The last time that I saw Dr. Kennedy was just months before he fell ill to the health issue that would, at length, call him home to glory. During that time I will never forget that he opened his arms to embrace me. He looked at me and smiled, as I shook his hand, and said, “Now, that is no way to greet your old father in the faith.” Now, for all of you who knew him, you will realize that Dr. Kennedy was not what one calls a “hugger.” So I was rather surprised when that moment happened. It never happened before. A handshake was enough. If it was an emotional moment, perhaps he would put the other hand on my shoulder or the back of my neck (usually in a time of prayer before we left to go leading worship). But this would be the last time. I suspected it and I guess he did as well. The Spirit called for us to move beyond the handshake and embrace as father and spiritual son.

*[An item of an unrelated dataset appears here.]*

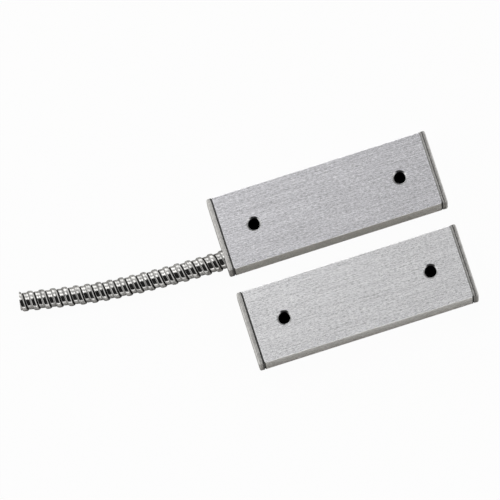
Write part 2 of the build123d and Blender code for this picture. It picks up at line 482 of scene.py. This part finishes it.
@dataclass(frozen=True)
class ShearedPlate:
    """Blanked end plate: its cut edges have a burnished band, a dark break line and a dull band.

    On the plates at the lead's end the resin's film lies over their inner edge and the outer band
    is dull. The others have a deeper break line. Spans are depths from the inner face in
    millimetres, but across is from a half's middle, and facing an end has no unit.
    """

    name: str
    colour: Colour = (0.545, 0.536, 0.518)
    roughness: float = 0.36
    roll_grain: Stretch = (2600.0, 500.0, 2600.0)
    speck_grain: Stretch = even(2100.0)
    roll_weight: float = 0.9
    speck_weight: float = 0.5
    left_gain: float = 0.12
    inner_face: float = 45.525
    facing_end: Span = (0.40, 0.60)
    raggedness: float = 0.25
    burnish_end: Span = (0.40, 0.55)
    burnish_gain: float = 0.35
    line_start: Span = (0.56, 0.68)
    line_end: Span = (0.88, 1.02)
    line_depth: float = 0.85
    left_line: float = 0.2
    dull_start: Span = (1.65, 1.95)
    dull_depth: float = 0.40
    corner_across: Span = (15.0, 15.7)
    film_reach: float = 0.02
    film_left: float = 0.42
    film_corner: float = 0.20
    film_raggedness: float = 0.4
    film_edge: Span = (-0.08, 0.0)
    film_depth: float = 0.9
    line_roughness: float = 0.12
    burnish_roughness: float = -0.06
    roll_roughness: float = 0.2
    relief: Relief = (0.8, 0.00002)

    def material(self) -> bpy.types.Material:
        """Builds the material."""
        coat = Coat(self.name, metal=True)
        spot = Spot(coat.graph)
        roll = coat.noise(self.roll_grain, 2.0)
        speck = coat.noise(self.speck_grain, 1.0)
        cut = 1.0 - spot.endward.ease(*self.facing_end)
        left = 1.0 - spot.rightward
        depth = spot.along - self.inner_face
        ragged = depth + self.raggedness * speck
        burnish = 1.0 - ragged.ease(*self.burnish_end)
        line = ragged.ease(*self.line_start) * (1.0 - ragged.ease(*self.line_end))
        line = line * (self.left_line + (1.0 - self.left_line) * spot.rightward)
        dull = ragged.ease(*self.dull_start) * left
        corner = abs(spot.across).ease(*self.corner_across)
        reach = self.film_reach + self.film_left * left + self.film_corner * corner
        reach = reach + self.film_raggedness * speck
        film = 1.0 - (depth - reach).ease(*self.film_edge)
        bright = 1.0 + self.roll_weight * roll + self.speck_weight * speck + self.left_gain * left
        marks = self.burnish_gain * burnish - self.line_depth * line - self.dull_depth * dull
        bright = bright * (1.0 + cut * marks) * (1.0 - self.film_depth * film)
        marks = self.line_roughness * line + self.burnish_roughness * burnish
        rough = self.roughness + marks * cut + self.roll_roughness * roll
        coat.paint(self.colour, bright, rough)
        coat.bump(roll + speck, *self.relief)
        return coat.material


@dataclass(frozen=True)
class WoundStrip:
    """Stainless strip: fine drawing lines along it, a lighter band by the lip, and painted shade
    in the groove beside the lip.

    Spans are in millimetres. The groove's are distances from the armour's axis, and the lip's and
    the lighter band's are places across the strip. A stretch is of features in a millimetre across
    the strip and in a turn along it.
    """

    name: str
    colour: Colour = (0.40, 0.395, 0.384)
    roughness: float = 0.15
    line_stretch: tuple[float, float] = (1.7, 4.0)
    band_stretch: tuple[float, float] = (1.1, 2.2)
    line_weight: float = 2.2
    band_weight: float = 0.8
    groove_bottom: Span = (3.00, 3.05)
    groove_top: Span = (3.36, 3.59)
    lip_foot: Span = (0.02, 0.10)
    groove_shade_depth: float = 0.92
    lip_band_start: Span = (0.10, 0.20)
    lip_band_end: Span = (0.34, 0.50)
    lip_band_gain: float = 0.15
    line_roughness: float = 0.15
    groove_roughness: float = 0.4
    band_relief: float = 0.6
    relief: Relief = (0.3, 0.00004)

    def material(self) -> bpy.types.Material:
        """Builds the material."""
        coat = Coat(self.name, metal=True)
        across = self.stored(coat.graph, "strip_across") / MM
        height = self.stored(coat.graph, "strip_height") / MM
        turn = self.stored(coat.graph, "strip_turn")
        lines = self.streak(across, turn, self.line_stretch)
        bands = self.streak(across, turn, self.band_stretch)
        # Painted shade in the groove at the lip's foot, which is also rougher.
        groove = (1.0 - height.ease(*self.groove_top)) * height.ease(*self.groove_bottom)
        groove = groove.most(1.0 - across.ease(*self.lip_foot))
        # A band beside the lip, a little lighter.
        lip_band = across.ease(*self.lip_band_start) * (1.0 - across.ease(*self.lip_band_end))
        bright = 1.0 + self.line_weight * lines + self.band_weight * bands
        bright = bright * (1.0 - self.groove_shade_depth * groove) + self.lip_band_gain * lip_band
        rough = self.line_roughness * abs(lines) + self.groove_roughness * groove
        coat.paint(self.colour, bright, self.roughness + rough)
        coat.bump(lines + self.band_relief * bands, *self.relief)
        return coat.material

    def stored(self, graph: Graph, name: str) -> Value:
        """Reads a number that the winding tree stored on the strip."""
        return graph.add("Attribute", {"attribute_name": name}, None, "Fac")

    def streak(self, across: Value, turn: Value, stretch: tuple[float, float]) -> Value:
        """Noise that is long along the strip.

        Args:
            across: Place across the strip in millimetres.
            turn: Place along it in turns.
            stretch: The noise's features in a unit of each.

        Returns:
            The noise, about 0.
        """
        graph = across.graph
        place = graph.add("CombineXYZ", None, {0: across * stretch[0], 1: turn * stretch[1]})
        noise = graph.add("TexNoise", None, {"Vector": place, "Scale": 1.0, "Detail": 2.0}, "Fac")
        return noise - 0.5


@dataclass(frozen=True)
class CastResin:
    """Black casting resin, satin with fine pits, and brushing dust on it in the seams.

    The dust's span is in millimetres over the fixing face.
    """

    name: str
    colour: Colour = (0.012, 0.012, 0.013)
    dust_colour: Colour = (0.50, 0.50, 0.49)
    roughness: float = 0.42
    wave_grain: Stretch = even(220.0)
    pit_grain: Stretch = even(2600.0)
    dusty_up: Span = (12.20, 12.35)
    left_dust: float = 0.20
    pitted_dust: float = 1.2
    wave_weight: float = 0.8
    pit_roughness: float = 0.2
    pit_relief: float = 0.3
    relief: Relief = (0.5, 0.0001)

    def material(self) -> bpy.types.Material:
        """Builds the material."""
        coat = Coat(self.name)
        spot = Spot(coat.graph)
        wave = coat.noise(self.wave_grain, 2.0)
        pits = coat.noise(self.pit_grain, 1.0)
        dust = self.left_dust + (1.0 - self.left_dust) * spot.rightward
        dust = spot.height.ease(*self.dusty_up) * dust * (1.0 + self.pitted_dust * pits)
        tone = coat.graph.mix(dust.least(1.0), self.colour, self.dust_colour)
        rough = self.roughness + self.pit_roughness * pits
        coat.paint(tone, 1.0 + self.wave_weight * wave, rough)
        coat.bump(wave + self.pit_relief * pits, *self.relief)
        return coat.material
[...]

That embrace is with me even to this day.
There is a wonderful song by the late singer/songwriter, Dan Fogelberg, where he wrote about his father, a band leader in a high school in Peoria, Illinois. The song is one that many of us know very well and even now the tune is in my head. The song is called, “The Leader of the Band.” Dan Fogelberg would later say that it was the most important song he had ever written. It was about his identity of “just” being “the living legacy of the leader of the band.” When I think of Dr. Dennis James Kennedy, and I think of the legacy of the man in my life and ministry, and, of course, in the ministries of so many others around the world, I realize that I am just the living legacy of the ministry of a man – a man who followed the Man, the “God-Man,” Christ Jesus.